While Pennsylvania courts have reopened since the summer shutdown, many courts are still only operating in-person hearings in emergency circumstances. This can cause issues for Pennsylvania couples looking to start or finalize their divorce.

This may not be ideal for them. However, there are alternatives available. In many counties across Pennsylvania, courts are conducting hearings via video communication.

Initially, many judges were skeptical of this method. But since in-person court hearings are still a public health concern, most are becoming more open to the idea, as they may be the norm for the foreseeable future.

If your hearings are being conducted by video, there are a few things you should keep in mind.

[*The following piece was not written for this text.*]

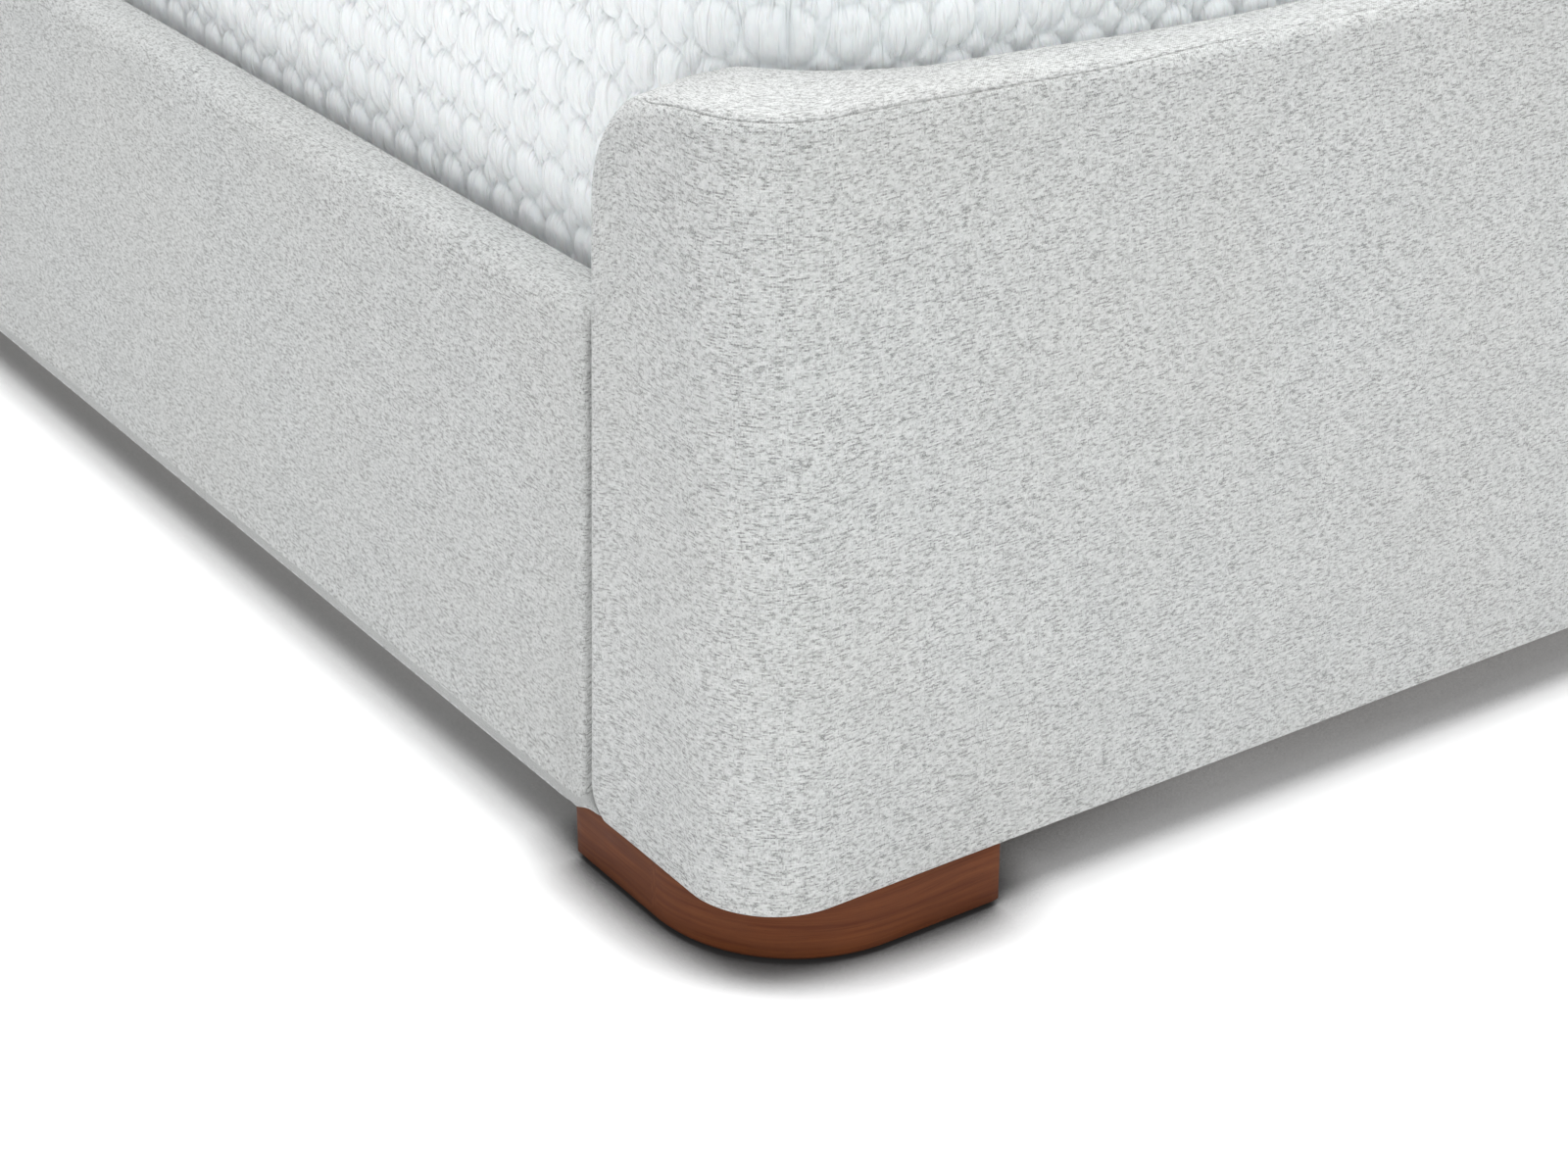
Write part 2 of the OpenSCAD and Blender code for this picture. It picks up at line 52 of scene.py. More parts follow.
FOOT_LOW, FOOT_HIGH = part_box("footboard_outer_cover")
RAIL_LOW, RAIL_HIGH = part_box("rail_cover_left")
BORDER_LOW, BORDER_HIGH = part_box("mattress_border")
LEFT, FRONT, CLEAR = FOOT_LOW  # the bed's left side, its foot end, and the upholstery's underside
WIDTH = FOOT_HIGH.x - FOOT_LOW.x
RETURN = FOOT_HIGH.y - FOOT_LOW.y  # depth of the wrapped ends
FOOT_TOP = FOOT_HIGH.z
BACK = BORDER_HIGH.y + (BORDER_LOW.y - FRONT)  # the headboard's back face at floor level
THICK = 0.060  # both boards
CORNER_R = 0.065  # outer plan radius of the boards
FILLET_R = 0.115  # inner plan radius of the boards
FOOT_ROUND = 0.075  # top corners of the footboard's returns, seen from the side
WING_ROUND = 0.104  # the same on the headboard
EDGE_OUT = 0.014  # rounding of the boards' outer top edges
EDGE_IN = 0.017  # rounding of their inner top edges
EDGE_LOW = 0.003  # rounding of their bottom edges
LEAN = 0.020  # how far the ends of the footboard's returns lean, over the rails' height
LOW_ROUND = 0.023  # rounding of the returns' lowest corners, seen from the side
CREST_RISE = 0.012  # how much the footboard's crest lifts over its corners
SWEEP_Z = 0.640  # where the headboard begins to sweep back
SWEEP_R = 0.950  # radius of that sweep at its outer face
SWEEP_A = math.radians(30)
MID_R = SWEEP_R + THICK / 2
HEAD_TOP = SWEEP_Z + MID_R * SWEEP_A  # the headboard's height, measured along its sweep

FABRIC = 0.0014  # thickness of the upholstery fabric
WRAP = 0.0105  # thickness of the boards' foam wrap
WRAP_DEPTH = 0.0021  # its face below the fabric's face

MATTRESS_R = 0.110  # plan radius of the mattress corners
MATTRESS_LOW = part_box("mattress_bottom_panel")[0].z
MATTRESS_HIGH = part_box("mattress_top_panel")[1].z
PLAN_LOW, PLAN_HIGH = np.array(BORDER_LOW[:2]), np.array(BORDER_HIGH[:2])
PLAN_MIDDLE = (PLAN_LOW + PLAN_HIGH) / 2
PLAN_REACH = (PLAN_HIGH - PLAN_LOW) / 2 - MATTRESS_R  # from the middle to where the corners begin

# ---- mesh helpers ----


def points_of(*coordinates):
    """Points from their coordinates, each an array or one number."""
    return np.stack(np.broadcast_arrays(*coordinates), -1)


def mesh_object(name, points, faces):
    mesh = bpy.data.meshes.new(name)
    faces = faces.tolist() if isinstance(faces, np.ndarray) else [list(map(int, face)) for face in faces]
    mesh.from_pydata(np.asarray(points, float).tolist(), [], faces)
    mesh.validate()
    mesh.shade_smooth()
    piece = bpy.data.objects.new(name, mesh)
    bpy.context.scene.collection.objects.link(piece)
    return piece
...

Things to remember during a digital divorce hearing

These are some general guidelines for a successful hearing:

  • Call in at the appropriate time: Much like showing up to a standard court hearing, both parties must call into the courtroom at the time their hearing is scheduled.
  • Have a back-up device in hand: Even today, not all of our technology operates the way it’s supposed to. Whether one party’s battery randomly dies or their device’s Wi-Fi connection is spotty, they should have a back-up method.
  • Mute the device: Having two-way communication is vital during court hearings. Whether it’s a tense conflict or not, parties should put their phones or other electronics on mute to avoid disrupting one another. That includes keeping background noises to a minimum and only speaking when asked to by a judge.
  • Identify one’s self before speaking: Alongside using respectful communication, both parties should identify who they are if they choose not to use screens.
  • Act as you would in court:  Even though video hearings seem more informal because you can attend from your own living room, it remains a court proceeding.  You should dress as you would for an in-person court hearing.  Although you may not see the court reporter, remember that every word you say will be recorded.  Treat a video hearing with the same formality you would treat an in-person hearing.